Money is like stamina - you usually have much more than you think, but accessing it is not without a serious toll. Extreme example - you can probably sell an organ to cover your debt. And there is a wide spectrum of things you can do before reaching that point, many of them crossing the legal, ethical, and humane border.
The original BNPL creditors are not going to make you do them. They need to be legitimate, customer-facing businesses. But they can sell your debt to collection agencies, which will be more willing to put pressure on you. And if that doesn’t work - there are always gray market collectors to sell it to.
Monstrosity@lemm.ee 1 week ago
Oh, I guess I was assuming the vast majority of these folks (I’m one of them actually) are using credit cards, so the loaners don’t really know ahead of time.
M0oP0o@mander.xyz 1 week ago
I can’t open the article (forbidden) but I am also assuming this is about the new DoorDash and others eat now pay later crap.
Transtronaut@lemmy.blahaj.zone 1 week ago
Yeah, “buy now, pay later” usually refers to installment plan services like Klarna and Afterpay. Credit card companies have a different business model.
The business model for those services is basically to do all the shady shit that credit companies can’t do anymore because they’ve been around long enough to become regulated.

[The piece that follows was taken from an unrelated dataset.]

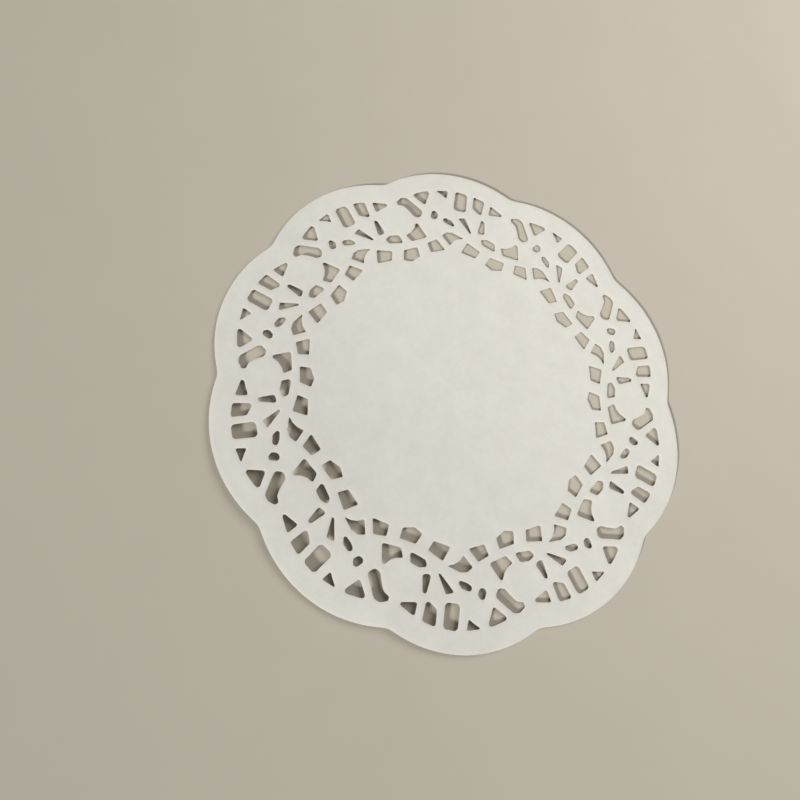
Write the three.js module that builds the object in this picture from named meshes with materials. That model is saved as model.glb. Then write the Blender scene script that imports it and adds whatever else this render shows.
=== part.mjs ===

Going back to the original point about thinking people will be able to pay later. I doubt that’s the goal. My impression is that their income is meant to come from two places:
M0oP0o@mander.xyz 1 week ago
Yeah, you are getting nothing from garnished wages of a person who went into debt to buy food (people seem to think that you can just garnish 100% of someones income for some reason). You hit the nail on the head with the comparison to the 2008 mortgage crisis, these are very very very bad loans that they will try to bundle and sell. Another game of hot potato with a grenade.